## DESCRIPTION OF THE TASK
Quote the records below word for word, please, from the very first line through the one that contains "const rebateWidth = 0.9;", and nothing beyond it.

## MATERIAL
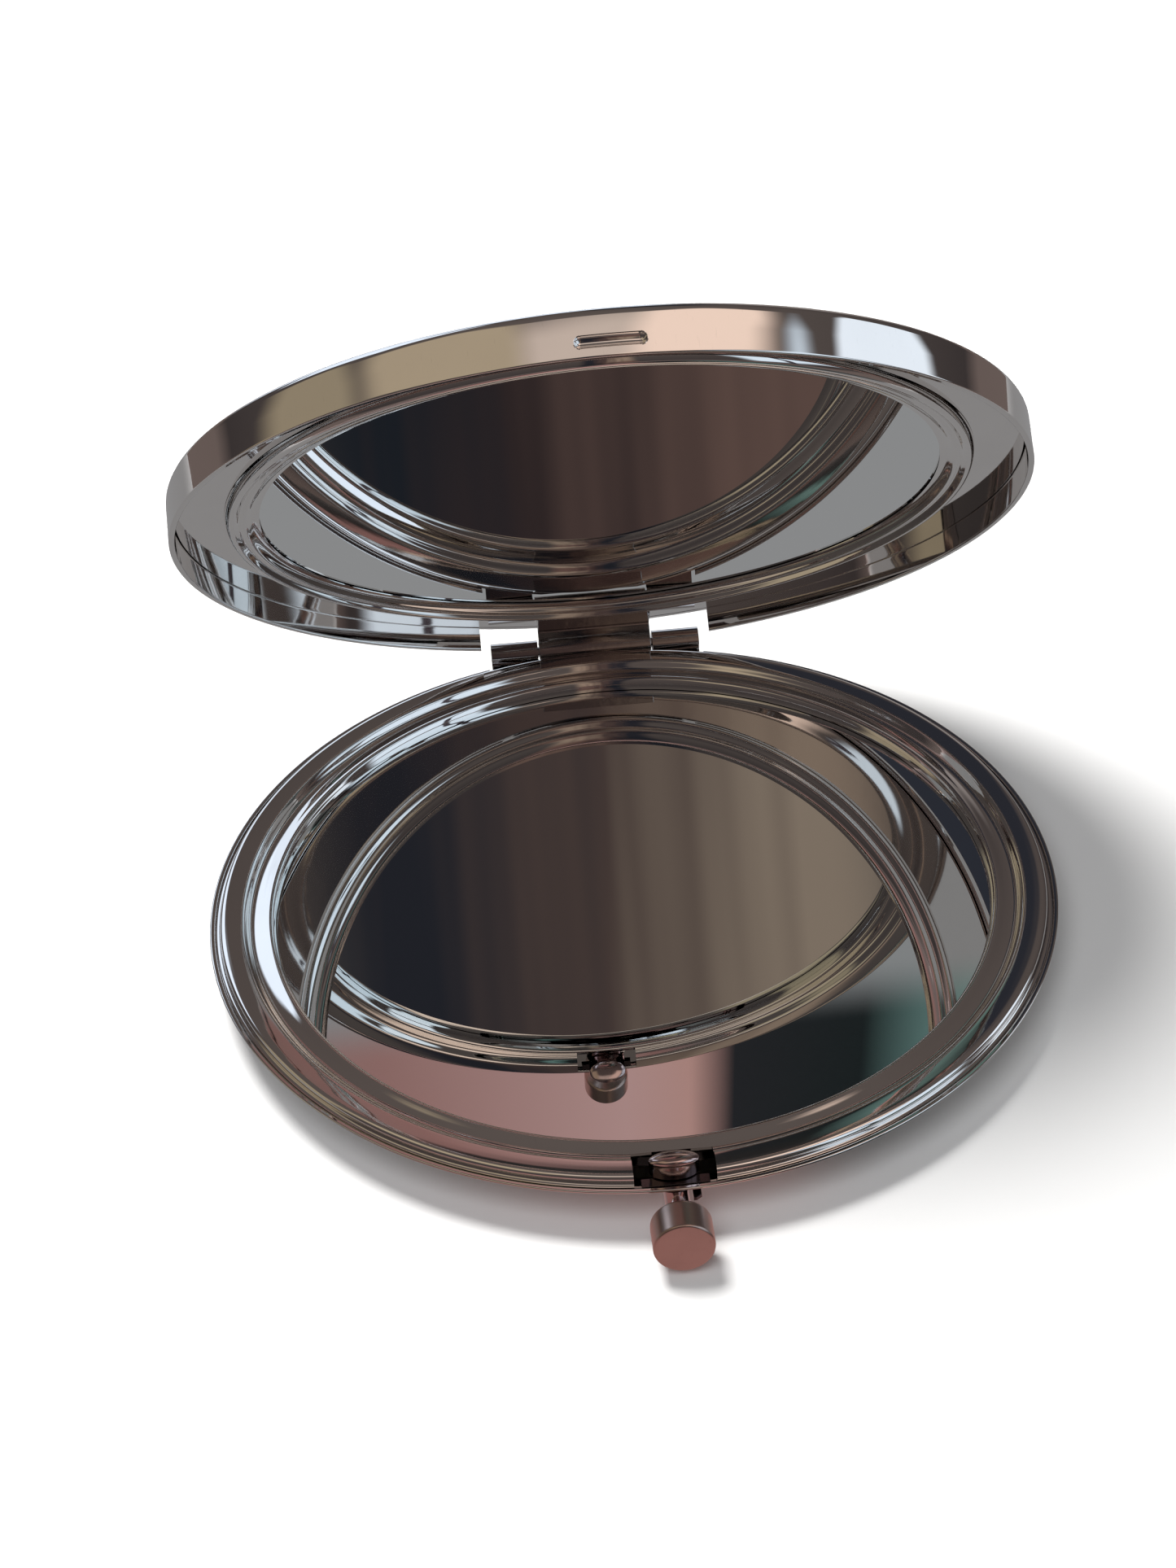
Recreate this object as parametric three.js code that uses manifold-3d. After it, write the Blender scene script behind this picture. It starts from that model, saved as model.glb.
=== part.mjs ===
// Round push-button compact mirror, open as it stands on a table.
// Millimetres, +Z up. The origin is the centre of the base's flat underside.
// The hinge is at +Y and the push button at -Y. "Ledge" is the plane where base and lid meet.
import * as THREE from 'three';
import { mergeVertices } from 'three/addons/utils/BufferGeometryUtils.js';
import Module from 'manifold-3d';

const wasm = await Module();
wasm.setup();

// Driving dimensions of the case
const caseRadius = 35;
const shellSheet = 0.5;
const baseDepth = 4.2;
const lidHeight = 4.0;
const lidLipGap = 0.1;
const openAngle = 52.6;
const seatGap = 0.05;
const cutOverrun = 3;

// Base shell
const bowlWidth = 10;
const lipWidth = 0.45;
const lipRound = 0.15;
const rebateDepth = 0.35;
const rebateWidth = 0.9;

// Base inner frame: a broad raised land, a narrow valley, the bead and the wall round the glass
const frameSheet = 0.25;
const frameFootClearance = 0.1;
const frameFootDrop = 0.05;
const frameWidth = 5;
const frameLandRise = 0.765;
const frameBeadInset = 4.45;
// Each pair is how far in across the frame and how far up to its land, from the foot to the wall.
const frameFaceShares = [
  [0.03, 0], [0.062, 0.09], [0.066, 0.43], [0.09, 0.78], [0.13, 0.91], [0.23, 0.965], [0.4, 1],
  [0.44, 0.97], [0.478, 0.82], [0.522, 0.49], [0.56, 0.28], [0.6, 0.215], [0.67, 0.26], [0.76, 0.42],
  [0.83, 0.59], [0.87, 0.67], [0.9, 0.68], [0.93, 0.62], [0.954, 0.48], [0.976, 0.23], [1, 0.02],
];
const frameWellDepth = 0.55;
const notchHalfWidth = 3.15;
const notchPastBead = 0.9;

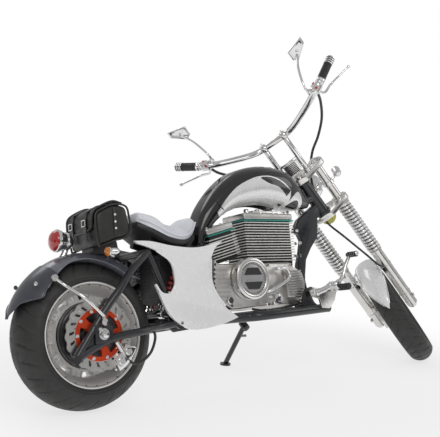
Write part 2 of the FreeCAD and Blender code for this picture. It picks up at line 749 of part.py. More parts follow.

## FULL SOLUTION
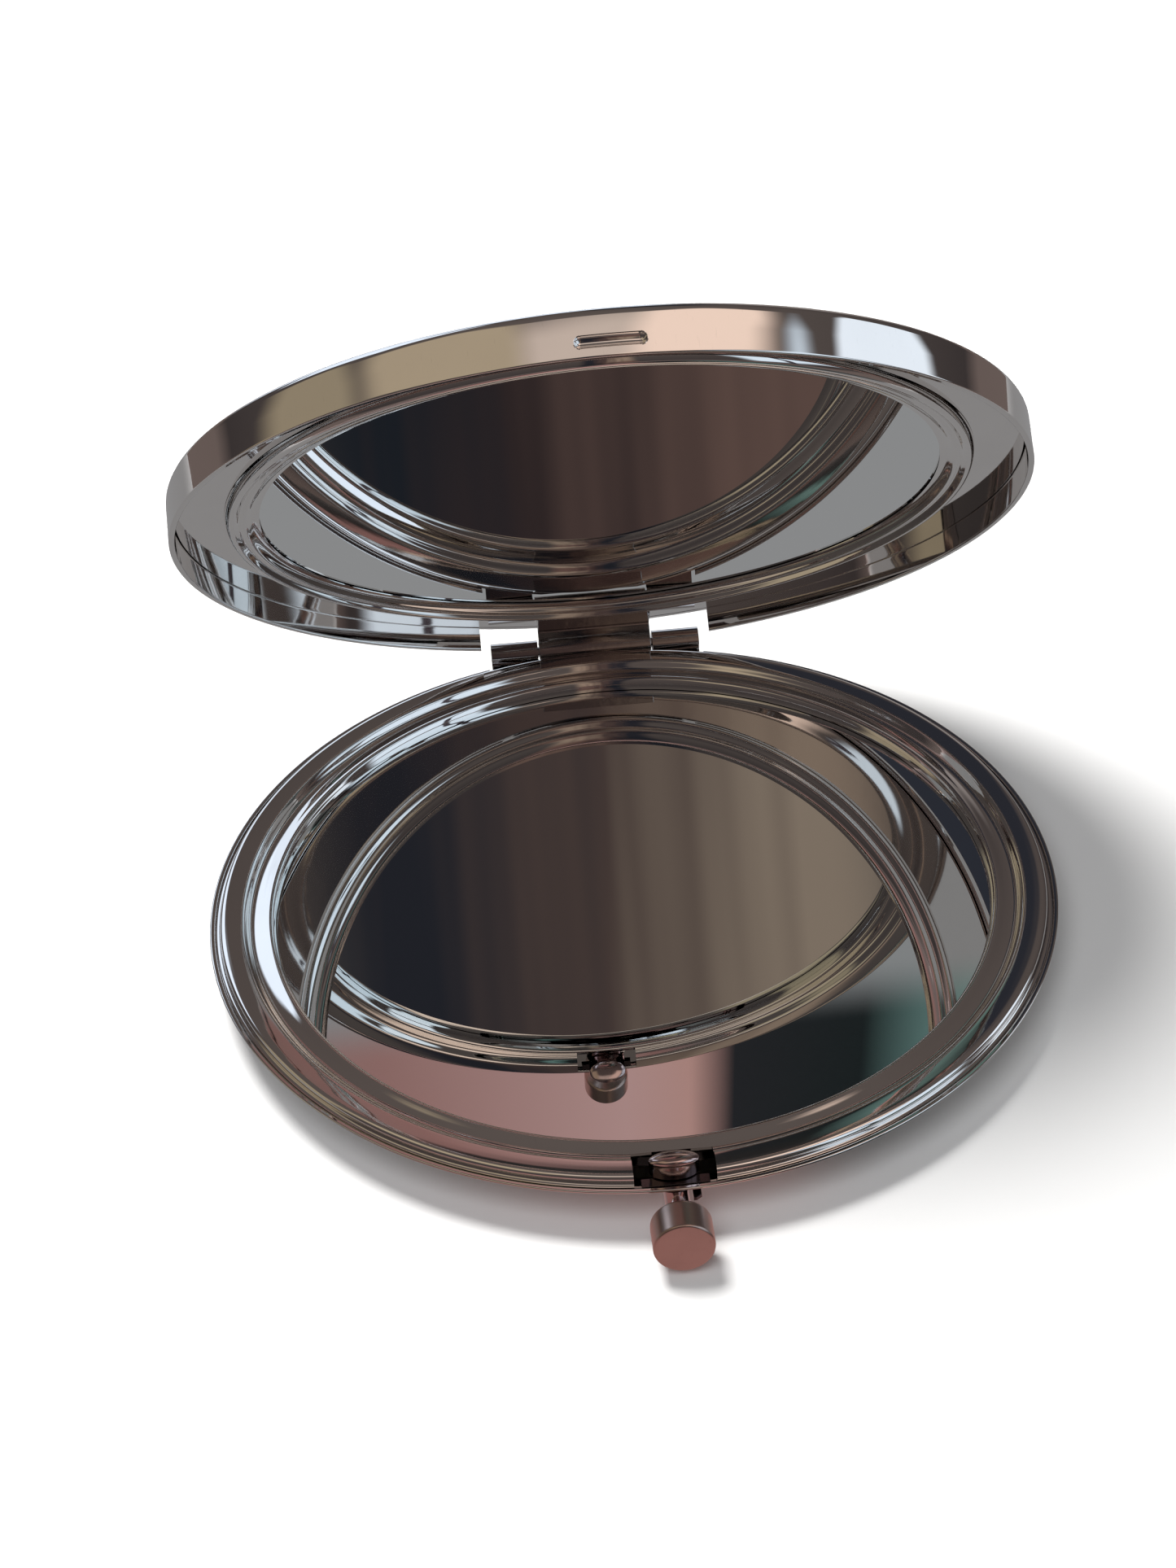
Recreate this object as parametric three.js code that uses manifold-3d. After it, write the Blender scene script behind this picture. It starts from that model, saved as model.glb.
=== part.mjs ===
// Round push-button compact mirror, open as it stands on a table.
// Millimetres, +Z up. The origin is the centre of the base's flat underside.
// The hinge is at +Y and the push button at -Y. "Ledge" is the plane where base and lid meet.
import * as THREE from 'three';
import { mergeVertices } from 'three/addons/utils/BufferGeometryUtils.js';
import Module from 'manifold-3d';

const wasm = await Module();
wasm.setup();

// Driving dimensions of the case
const caseRadius = 35;
const shellSheet = 0.5;
const baseDepth = 4.2;
const lidHeight = 4.0;
const lidLipGap = 0.1;
const openAngle = 52.6;
const seatGap = 0.05;
const cutOverrun = 3;

// Base shell
const bowlWidth = 10;
const lipWidth = 0.45;
const lipRound = 0.15;
const rebateDepth = 0.35;
const rebateWidth = 0.9;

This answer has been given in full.